Here is our rebuttal.


   I am reminded of the old Jim Henson series, Fraggle Rock.  In this show there were characters named Doozers.  Doozers built wonderful structures only to have them eaten by fraggles.  The interesting part was that the Doozers knew the eventual outcome prior, were content with it, and went about building.  This creative destructive feedback loop imitates our great capitalistic society.  And at the cornerstone of this society is our wonderfully efficient free market system.  This market sees to it that strong participants succeed and weak ones fail and with the barriers to entry not absolute, new participants are free to enter.  Some of these new entries will indeed become strong and prosper.

   Sharpe's piece highlights this creative destructive force, and I liken the Doozers to active managers.  If Sharpe's theory holds, then active managers know their eventual demise (or are just blissfully ignorant), are content with it, and go about investing while their passive brethren achieve superior returns "for any time period" (pg. 1 of Sharpe's paper
).  There is a very subjective classification underlying this whole assumption, a proper definition of passive.  While passive undoubtedly infers less frequent, does less frequent infer passive?  No.
 
   A recent market example will properly contextualize this.  The energy sector's increased market weighting over the last few years coupled with the financial sector's demise.  The active investors in the commodity arena started the cycle with crude oil contracts (reference the explosion of open interest).  The increased price led to massive profits for the large integrated oils and even sparked debate over a windfall profits tax.  These increased corporate profits sent share prices and market capitalization of these companies higher sending other active investors in to exploit the apparent inefficiency of current prices.  Then the passive investor gets involved due to the fact that they must keep relative market weightings.  On their re balancing (whatever frequency), these passive investors are forced to buy these energy companies and sell financial holdings.  Buying performance at the expense of selling under performance does not bode well for sustainable returns, in essence it's the inverse of buying low and selling high.  
 
   These passive investors have participated in a less frequent manner, but their magnitude is what's interesting.  Does less frequency and greater magnitude as a function of the activity of the active investors really then infer passive?  No.  It seems the only ones who truly prosper from this example are the brokers or those active investors who initiated and then sold to the passive investors forced in by their actions.
 
   Active investing begets active investing if not by frequency then by magnitude, albeit passively.

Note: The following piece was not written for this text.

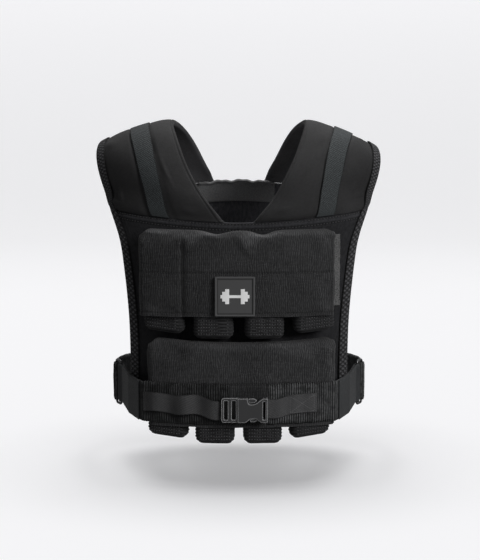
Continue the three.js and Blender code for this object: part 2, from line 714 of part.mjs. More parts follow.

   If this argument happened to spur some thoughts on how is it mathematically possible to keep the market weighting at any point in time with a portfolio, don't fret because it is not possible with a finite amount of capital.  To remedy this, Sharpe aggregates all investors he defines as passive.  This flawed logic is supported by more flawed logic.  Footnote 4 states, 

"We assume here that passive managers purchase their securities before the beginning of the period in question and do not sell them until after the period ends.  When passive managers do buy or sell, they may have to trade with active managers, because of the active managers' willingness to desired liquidity (at a price)."

   When one buys or sells a security it usually happens at a specific date and time, thereby becoming their reference point for that security.  These footnoted passive managers do not have a transaction reference point for their investments.  Seems two wrongs make a right to Mr. Sharpe.

   One last glaring inconsistency with Sharpe's analysis is his definition of passive.  If a "passive" fund receives inflows and rebalances monthly are they then classified as active because the weighting in their portfolio will be diluted by those inflows during that period?  

"An active investor is one who is not passive.  His or her portfolio will differ from that of the passive managers at some or all times."

    If the inflows have effected a dilution of the passive manager from market weights for some of the time, then they must be defined as active according to Sharpe.  But I guess if you do not consider the transaction a reference point for your investments, it really doesn't matter.  It seems the only way to achieve passive status is to inherit a market weight portfolio and to will it to posterity upon your passing.  However, the government rectifies this by forcing the recipient to mark the portfolio's cost basis at the day of inception for tax purposes, therefore creating the reference point Sharpe's argument assumes does not exist.  Perhaps there is no such thing as "passive" investing.....only degrees of active, which gets foolishly ignored in the aggregate.